To browse through the e2e test cluster artifacts, click on the details
link
to the right of the ci/prow/ocs-operator-e2e-aws
test entry on your PR. From
there look at the top right hand corner for the artifacts
link. That will
bring you to a directory tree. Follow the artifacts/
directory to the
ocs-operator-e2e-aws/
directory. There you can find logs and information
pertaining to ever object in the cluster.
In addition to the functest/*
in the ocs-operator source tree we also have
the ability to run the tests developed in the red-hat-storage/ocs-ci repo.
NOTE: Running this test suite requires python3.
To execute the ocs-ci test suite against an already installed ocs-operator, run
make red-hat-storage-ocs-ci
. This will download the ocs-ci repo and execute
a subset of tests against the ocs-operator deployment.

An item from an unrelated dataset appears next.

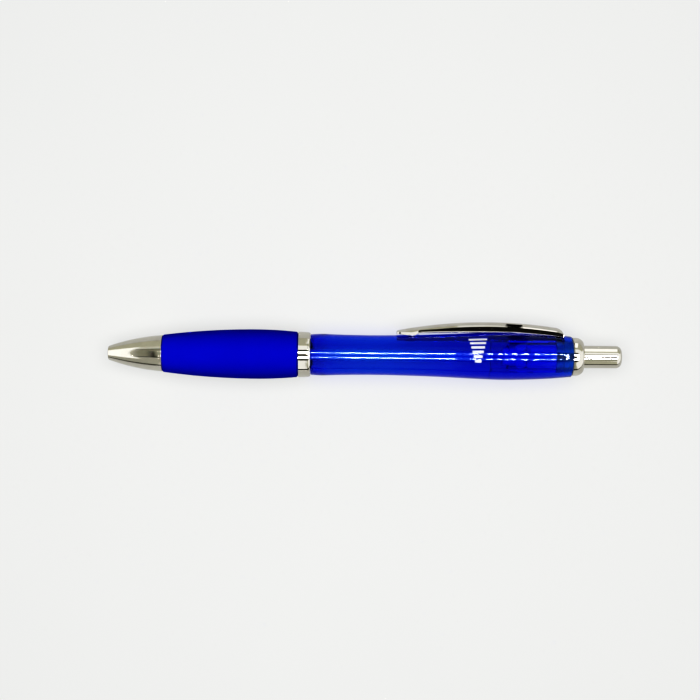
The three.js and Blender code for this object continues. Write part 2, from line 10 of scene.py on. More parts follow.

In order to update either the ocs-ci version or subset of tests executed from
ocs-ci, you'll need to modify the environment variables in hack/common.sh with
the REDHAT_OCS_CI
prefix.
We currently have two functional test suites. The ginkgo functests
test suite
lives in this repo, and there is also an external one called ocs-ci
.
The ginkgo functests
test suite in this repo is for developers. As new
functionality is introduced into the ocs-operator, this repo allows developers
to prove their functionality works by including tests within their PR. This is
the test suite where we exercise ocs-operator deployment/update/uninstall as
well as some basic workload functionality like creating PVCs.
The external ocs-ci
test suite is maintained by Red Hat QE. We execute this
test suite against our PRs as another layer of verification in order to catch
rook/ceph regressions as early as possible.